Minecraft, Mojang, LinkedIn, Skype saw no changes after Microsoft acquisition; Activision Blizzard isn’t going to be such an easy ride for Satya Nadella.
The success of Microsoft’s biggest deal yet hinges on restoring the Activision Blizzard culture, Microsoft CEO Satya Nadella said after announcing the $69 billion transaction. To do that, Microsoft will have to deviate from its usual hands-off approach to acquisitions to what amounts to a “clean up job” of fixing the famed creator of the “Call of Duty” game franchise, who faces multiple allegations of sexual harassment and misconduct, analysts and management experts say. Microsoft has traditionally allowed the companies it acquires to operate autonomously, said RBC Capital Markets analyst Rishi Jaluria.

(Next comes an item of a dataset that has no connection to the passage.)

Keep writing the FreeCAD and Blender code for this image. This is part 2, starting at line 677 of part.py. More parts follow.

In recent years, Microsoft bought LinkedIn, GitHub, Skype and Mojang, the Stockholm-based creator of the video game series Minecraft, all of which have not gone through major changes since their acquisitions.
The Activision deal announced Tuesday requires a heavier hand. Since July, Activision has faced a lawsuit from California regulators alleging that the company “promoted a sexist culture.” It has also been the subject of investigative stories detailing internal allegations of sexual harassment, and workers have staged strikes to protest Activision’s response to the problems. Activision said it has received requests from the US Securities and Exchange Commission for information “related to employment and related matters” and is working with the agency.

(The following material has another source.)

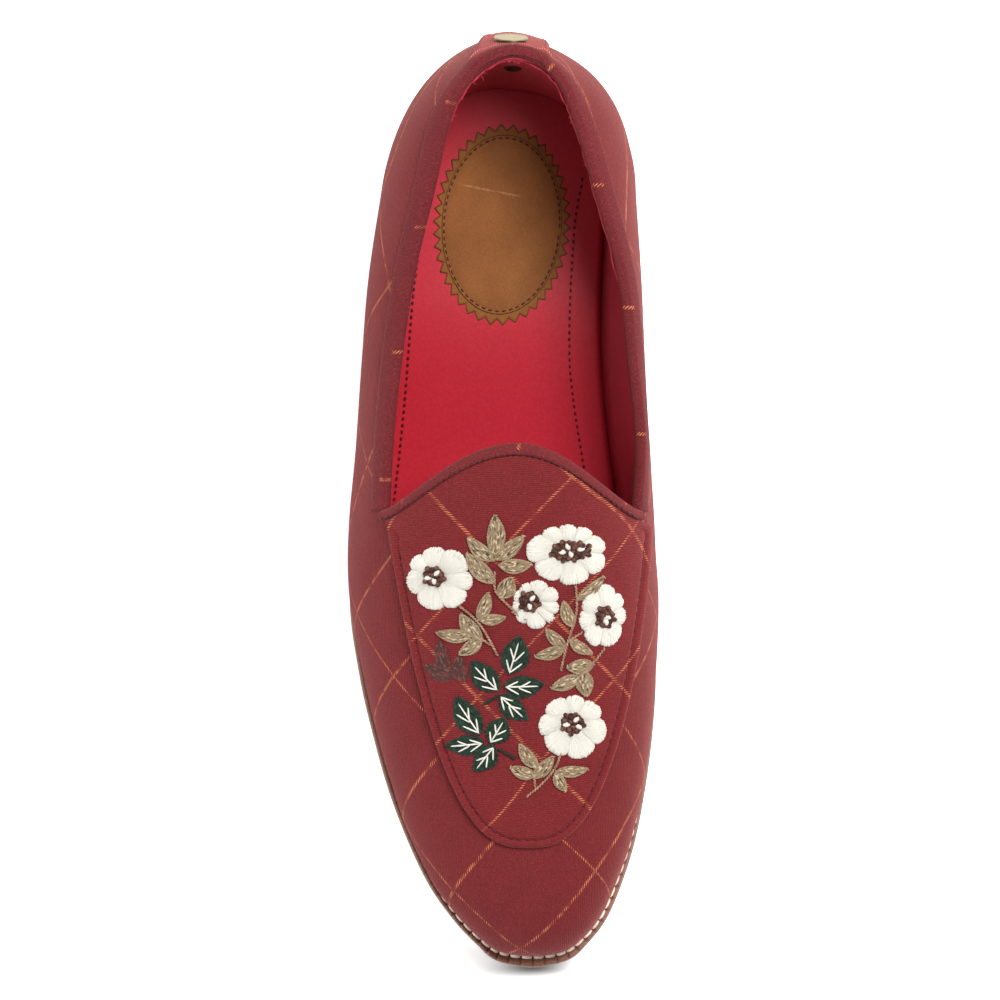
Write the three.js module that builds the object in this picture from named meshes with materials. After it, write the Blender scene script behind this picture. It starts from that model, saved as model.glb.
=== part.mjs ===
// A flat slip-on shoe for the right foot: cloth upper with a rounded apron on the vamp, stitched welt,
// thin outsole, stacked heel, insole with an oval heel pad, and a heel tab held by a round stud.
// Millimetres, +Z up. The toe points towards -Y, the medial (big toe) side is +X, and the shoe
// stands on z = 0 with its origin under the middle of its box.
import * as THREE from 'three';

// ---- Driving dimensions ---------------------------------------------------------------------------
const TOE_Y = -142.5; // foremost point of the upper
const CORNER_Y = -2; // throat corners, where the collar meets the vamp
const HEEL_Y = 100; // centre of the rounded heel
const HEEL_BACK = 45.7; // from that centre to the back of the counter
const HEEL_POWER = 1.8; // superellipse power of the heel's outline, a little more pointed than a circle
const COLLAR_X = 6; // middle of the collar above the heel
const COLLAR_BACK = 37.2; // from the heel centre to the back of the collar

const GAP = 0.3; // clearance between pieces that touch
const WALL = 2.2; // upper: cloth, stiffener and lining
const OUTSOLE = 4;
const WELT = 3;
const INSOLE = 4.3;
const TREAD_FRONT = -75; // the forefoot stands flat from here...
const TREAD_BACK = -40; // ...to here
const TOE_SPRING = 11.5; // rise of the sole at the tip...
const SPRING_RUN = 72; // ...over this length...
const SPRING_POWER = 1.7; // ...bending more towards the tip
const ARCH_BEND = 1.4; // the arch leaves the floor later the larger this is
const HEEL_SEAT = 17.5; // underside of the outsole above the heel
const BREAST_Y = 68; // front face of the heel
const TOP_LIFT = 6;
const HEEL_TAPER = 1.6; // the heel's foot is smaller than its top by this much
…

Activision CEO Bobby Kotick, whose handling of the alleged misconduct has attracted media attention, is expected to leave the company after the transaction closes, a source said. “However, cultural issues are never one person,” Jaluria said. “There’s a lot more work to come for Microsoft.”
The company has started making changes.
Activision recently laid off about three dozen employees after its own investigation and said it has implemented high-level staff changes and has invested more in anti-harassment and anti-discrimination training since October last year.

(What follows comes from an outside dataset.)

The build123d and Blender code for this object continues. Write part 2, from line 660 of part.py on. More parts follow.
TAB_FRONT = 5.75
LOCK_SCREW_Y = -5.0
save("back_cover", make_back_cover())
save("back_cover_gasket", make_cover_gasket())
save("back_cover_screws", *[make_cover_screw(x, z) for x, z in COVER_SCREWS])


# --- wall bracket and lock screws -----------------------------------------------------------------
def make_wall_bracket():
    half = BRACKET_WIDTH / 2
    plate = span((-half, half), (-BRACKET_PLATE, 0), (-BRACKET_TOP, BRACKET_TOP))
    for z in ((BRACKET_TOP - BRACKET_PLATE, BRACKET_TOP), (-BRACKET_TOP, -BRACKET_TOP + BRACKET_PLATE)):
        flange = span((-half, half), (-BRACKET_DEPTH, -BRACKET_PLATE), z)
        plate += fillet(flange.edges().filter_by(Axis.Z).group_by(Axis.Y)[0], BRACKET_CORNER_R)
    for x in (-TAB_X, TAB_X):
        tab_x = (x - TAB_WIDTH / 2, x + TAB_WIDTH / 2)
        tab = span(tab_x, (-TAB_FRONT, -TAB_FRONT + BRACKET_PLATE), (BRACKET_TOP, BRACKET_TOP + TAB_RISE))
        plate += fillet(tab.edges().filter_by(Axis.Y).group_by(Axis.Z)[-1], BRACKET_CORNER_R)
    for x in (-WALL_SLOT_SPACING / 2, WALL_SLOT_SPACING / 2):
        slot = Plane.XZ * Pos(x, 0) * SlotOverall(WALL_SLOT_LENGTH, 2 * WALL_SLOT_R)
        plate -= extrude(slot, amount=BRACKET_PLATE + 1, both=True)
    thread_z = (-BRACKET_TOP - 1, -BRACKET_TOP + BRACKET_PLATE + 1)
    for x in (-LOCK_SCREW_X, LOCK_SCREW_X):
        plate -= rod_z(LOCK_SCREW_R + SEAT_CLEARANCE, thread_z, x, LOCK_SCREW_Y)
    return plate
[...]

The board of directors has formed a Workplace Responsibility Committee to monitor the company’s progress in improving its culture.
Activision said it has investigated – and will continue to investigate – complaints of harassment, discrimination and retaliation and will provide regular updates. In October, Activision announced a zero-tolerance harassment policy.
“We recognized that we needed to make improvements in our culture and create an environment where people feel safe, comfortable and respected,” Kotick told Reuters.
A Microsoft spokesperson said the company is committed to inclusion and respect in gaming and “looks forward to extending our culture of proactive inclusion to the great teams in Activision Blizzard.”
Before the deal is expected to close in 2023, Microsoft will be limited by what it can do, said Kathryn Harrigan, a professor at Columbia Business School who specializes in business growth and turnarounds. In addition to declaring it a priority, Microsoft can ask questions and collect data, she said, adding that a good place to start is collecting information such as salary data to identify pay differentials. Activision agreed to pay $18 million in September to settle a complaint filed by the U.S. Equal Employment Opportunity Commission about sexual harassment and discrimination.
After the deal closes, Microsoft could take a more active role by hiring consultants, engaging law firms or mandating sensitivity training, said Brian Uzzi, a professor at Northwestern’s Kellogg School of Management.
Microsoft could also launch its own investigation into the culture at Activision, he added.
Ultimately, Microsoft may decide to renew Activision’s management team, Jaluria said.
LIGHT AT END OF THE TUNNEL
That would be good news for some Activision employees, who have demanded Kotick’s removal by organizing a strike and spreading a petition.
Jessica Gonzalez, a former Activision employee who helped lead workers’ activism, said she is cautiously optimistic that conditions will improve after the acquisition. But employees still need better representation in the company to make lasting change, she said.
Microsoft will have to overcome its own culture problems. The company’s board of directors said in January it hired a law firm to review its policies on sexual harassment and gender discrimination after shareholders backed a proposal in November calling on Microsoft to review the effectiveness of its policies. .
That vote followed a Wall Street Journal report that Microsoft founder Bill Gates left the company’s board of directors in 2020 amid an investigation into the billionaire’s past intimate relationship with a female employee.
Nadella released a statement on January 13 announcing plans for the review and said the board values the importance of a safe and inclusive workforce. He called culture ‘our number 1 priority’. He used similar language in his comments Tuesday about Activision.